Rabbinic commentators tell us that the answer to the question is not exactly what we would expect. The Torah does not say, "We are celebrating because we were liberated" but, "You will tell your child on that day, 'For the sake of this the Lord did for me the coming out of Egypt'" (Exodus 13.8). The emphasis "on that day" and "for the sake of this" (meaning the matzah, or the ceremony) means that God had already in mind the later commemoration, and therefore constructed the liberation of slaves from Egypt!

The celebration was necessary, and so God created an event to celebrate?

Let us mull that over. Perhaps this expresses a Divine understanding of how important stories are to human beings. Certainly, we constantly invent stories, and we live by their trajectories. We tell stories of our victories and our foibles; we tell stories to honor others and to absolve ourselves from blame.

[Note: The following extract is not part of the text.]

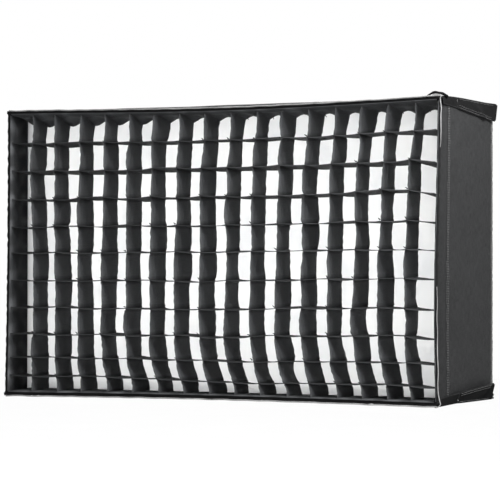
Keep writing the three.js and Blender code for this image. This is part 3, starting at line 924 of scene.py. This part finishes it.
def make_corner_fabric(corner):
    """Corner fabric on the rim, which runs in under the wing."""
    w = np.linspace(0, 1, 12)[:, None]
    u = np.linspace(0, 1, 40)[None, :]
    behind = (2 + 5 * w) * MM * (1 - u) + (DEPTH + WING_FRONT - 0.3 * MM) * u
    bulge = 0.5 * MM * np.sin(math.pi * w) * np.sin(math.pi * u)
    points = wing_points(corner, behind, w * wing_width(behind), HALF_WIDTH + 1.75 * MM + bulge)
    parts = slab_parts(settled(upright(points, *CORNERS[corner])), WING)
    attach(joined(f"{corner}_corner_fabric", [parts], LOOK["wing_fabric"]), "front_rim")


def make_wing(corner):
    """The wing, from its thin front end under the corner fabric to its cut rear end, and its stitching."""
    sign_x, sign_z = CORNERS[corner]
    start = DEPTH + WING_FRONT
    length = WING_REAR - WING_FRONT
    w = np.linspace(0, 1, 12)[:, None]
    slant = (sign_z < 0) * (8 + 6 * smooth(0.04, 0.3, w)) * MM  # the lower wings are cut shorter, at a slant
    behind = start + (length - slant) * np.linspace(0, 1, 90)[None, :]
    rear = start + length - slant
    chamfer = (2 if sign_z > 0 else 6) * MM * smooth(rear - WING_CUT, rear, behind) ** 0.9
    round_off = (3 if sign_z > 0 else 5) * MM * smooth(rear - 7 * MM, rear, behind) ** 2
    across = chamfer + w * (wing_width(behind) - chamfer - round_off)
    rise = smooth(start, start + 22 * MM, behind)
    points = wing_points(corner, behind, across, WING_X + 0.1 * MM + (WING - 0.1 * MM) * rise)
    thickness = upright(np.stack([0.35 * MM + (WING - 0.35 * MM) * rise], -1), sign_x, sign_z)
    parts = slab_parts(upright(points, sign_x, sign_z), thickness)
    wing = joined(f"{corner}_wing_flap", [parts], LOOK["wing_fabric"])
    attach(wing, f"{corner}_wing", f"{corner}_wing")
    length -= SLANT_SHARE * slant.max()
    run = behind[-1][2:-8]
    seams = [wing_width(run) - 1.4 * MM, wing_width(run) - 4.4 * MM, 2.5 * MM + 0 * run]
    paths = [wing_points(corner, run, seam, WING_X + WING + 0.05 * MM) for seam in seams]
    parts = [stitch_parts(path, (sign_x, 0, 0), pitch=3.2 * MM) for path in paths]
    attach(joined(f"{corner}_wing_stitching", parts, LOOK["thread"]), f"{corner}_wing")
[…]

We enjoy stories about others, true or fictional or simply false. We must have a story, and if we don't have a good one, we will invent a bad one.

So, on this account, God arranged an event that would become a story, one to be told and retold, generation after generation. Why? Why is this story so different from all others?

The Exodus story is not just about a group of slaves who managed a successful escape from an evil king. The biblical story tells of a reluctant prophet, slaves who couldn't listen to a word of hope, and a society enthralled by the fantasies of divine kings and magicians -- a society where slavery was so complete that liberation was impossible to conceive.

As it turns out, one group could conceive of something different -- namely women, who gave birth, and the "Hebrew midwives," those who attended to birth. The power of life called out to them, and they responded by affirming life. The story also tells of a God who listened to cries of despair, then turned the powers of nature, via the 10 plagues, into allies of those who were weeping. Both God and the women heard human cries as the sound of life.

And the story tells of all those who stood up and took the risk for a life that opened into possibility -- those who, when the moment came, followed Moses into freedom.

So the symbol of freedom is not merely matzah, the bread of slaves, but also the asking of questions. When questions are the motif of life -- when adults cherish the questions of children, and children learn that it is good to inquire -- slavery no longer has a hold on us. Human beings always have the potential to be enslaved. Think of Steven Spielberg's film "Lincoln": Not only African Americans were enslaved. People were also enslaved to prejudice and to financial interests. We can be enslaved to addictions, to habits, to modes of thought. We live inside our enslavements as though they were Pharaonic decrees: You must think like this! You must work like this! And if you do not, it will be worse for you! And we tell stories that reinforce those enthrallments.

So, God created a story that we can all relate to: the struggle to free ourselves from slaveries, again and again. Living by this story builds a foundation of open inquiry, of courage, of hope, of willingness to dream and stay the course. Telling it to our children -- what better gift could we give?

Why is this night different from all other nights? Now we can imagine.